# Overindulgent grandparents - how to handle?



## simplemama32 (Jul 16, 2009)

My 3 yo DS stays with my parents during the week while I'm at work and has done so since he was a baby. He adores them, and they're crazy about him but they are also about to drive me batty because of how much stuff they are constantly getting for him. New toys and other items seem to magically appear on a weekly basis...my mom's explanation for this is that she feels that DS is bored with everything they already have (which is a lot, at least to me). Granted, it's not like they buy him huge, obnoxious, expensive toys (most of the time), but I don't feel like it's good for a child to get a new toy, even a small, inexpensive one, every time they go somewhere.

I have tried to logically discuss my concerns with them. I've tried to rationalize their actions by reminding myself he's their only grandchild, and I'm their only child, and they were poor when I was little and couldn't give me everything they would have liked to. I've tried sending them links to activity ideas online...I even purchased a couple months of the Little Acorn Learning monthly guides for them to use, but they never did. I've also purchased several books like The Toddler's Busy Book to give them ideas. I've gotten completely furious a few times.









I get the impression my parents think I'm overreacting, and sometimes I wonder if I am. I just don't know whether I should accept the toy overload because I really have no control over it -- I'm a single parent, I have to work, and DS is already going to playschool 2 mornings a week, which is the maximum I can afford right now, so my parents are pretty much the only child care I have -- or if there is some way to get through to them about my concerns. I wish they could just be the doting grandparents (which they are fabulous at being), and not my primary child care. Any ideas on how to lovingly handle this situation?


----------



## hildare (Jul 6, 2009)

tell them you're trying to minimalize and the rule is that new toys stay at their home? do they stay with your little one at your home or theirs? blame it on the clutter/cleaning cycle and tell them you decided one toy in = one toy out and you hate for them to waste their money?
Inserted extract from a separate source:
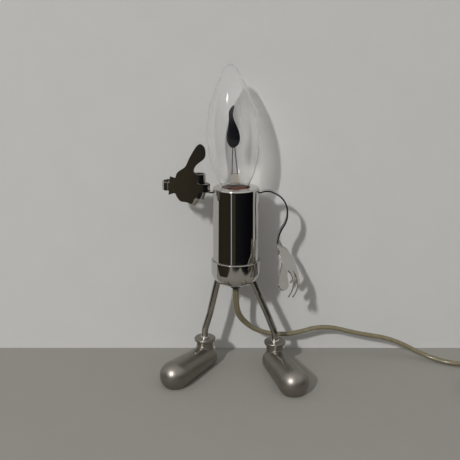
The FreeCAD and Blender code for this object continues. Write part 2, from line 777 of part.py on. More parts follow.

i agree that's a pretty awful expectation to set up with your child. though, too, i think buying stuff/allowing the kid to ask for/do just about anything is part of grandparenting, at least as much as i ever saw.


----------



## Annie Mac (Dec 30, 2009)

What, exactly, do you object to in this scenario? Is it just the accumulation of stuff? Or do the toys take away from interactive play? Imaginative play? Outside run and jump play?


----------



## 20605 (Oct 11, 2004)

You might also gently remind them that too many choices of what to play with can be overwhelming...they may not be seeing a "bored child" but an over stimulated one. I have watched kids not play with a room full of toys simply because it was a "room ful"...perhaps gently suggest they cycle existing toys to make them new again.

Also, to be honest, I suspect its a grandparent phase. Our dd's grandparents used to buy a lot then it tapered off.


----------



## K1329 (Apr 6, 2009)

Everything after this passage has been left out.